Show me the final answerâ†“

Remember that acceleration is:

a=\dfrac{\text{d}v}{\text{d}t}

We will isolate for \text{d}t.

\text{d}t=\dfrac{\text{d}v}{a}

The question asks us to find the velocity after 3 seconds, thus, we will integrate the left side from 0 to 3 seconds. On the right side, we know the initial velocity to be 2 m/s, and so we will integrate from 2 to v where v is final velocity.
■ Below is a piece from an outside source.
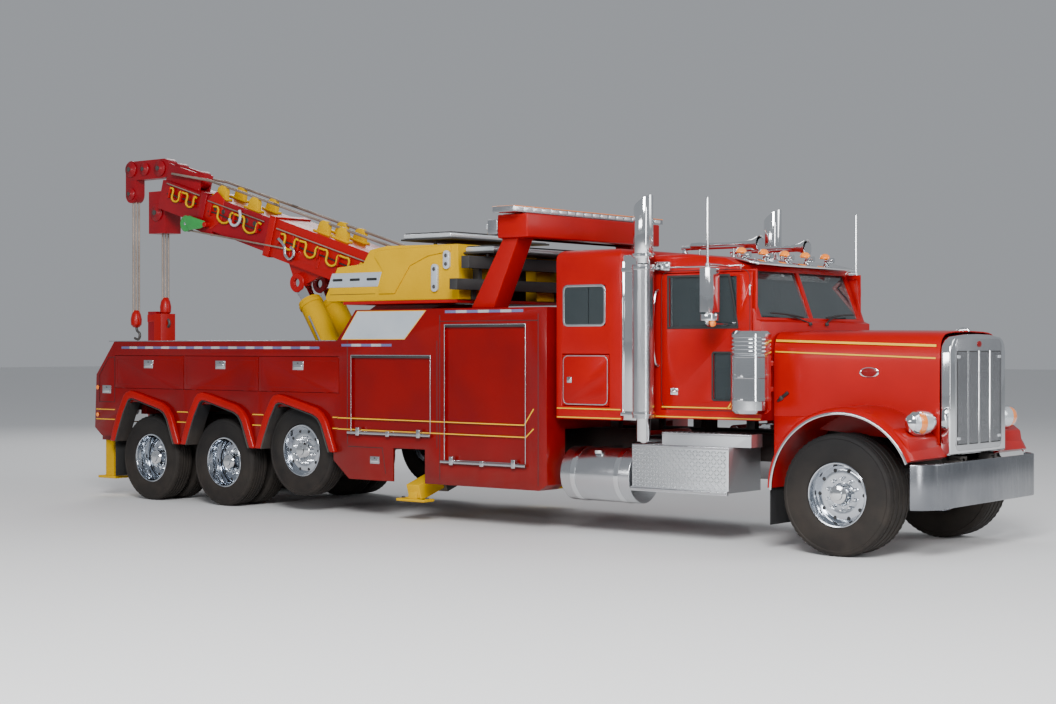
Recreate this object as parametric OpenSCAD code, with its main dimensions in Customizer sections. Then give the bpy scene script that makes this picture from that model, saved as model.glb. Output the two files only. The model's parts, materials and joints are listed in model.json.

\int_{0}^{3}\text{d}t=\int_{2}^{v} \dfrac{\text{d}v}{60v^{-4}}
3=\dfrac{1}{300}(v^5-32)

(Solve for v)

v=3.93 m/s

To figure out the position, we will use the following kinematic equation.

a\text{d}s=v\text{d}v

(isolate for \text{d}s)

\text{d}s=\dfrac{v\text{d}v}{a}Remember that:

\text{d}s=\dfrac{v\text{d}v}{a}=\dfrac{1}{60}v^5\text{d}v

Again, we will integrate both sides of the equation.

\int_{0}^{s}\text{d}s=\dfrac{1}{60}\int_{2}^{3.93}v^5\,\text{d}v
s=\dfrac{1}{60}\left(\dfrac{v^6}{6}\right)\Big|_{2}^{3.93}

s=9.98 m

#### Final Answers:

v=3.93 m/s

s=9.98 m

Hi! I would like to ask the part that I don’t clearly get it. Where did 1/300 (v^5-32) came from?

So you’re just solving the left side of the integral. If you solve it, that’s the value you get.

hi i would like to ask why did you use 3.92 and 2 for the last equation?

So the initial velocity is 2 m/s (given in the question), and the final velocity we found, which was 3.93 m/s. Using that, we can figure out the distance.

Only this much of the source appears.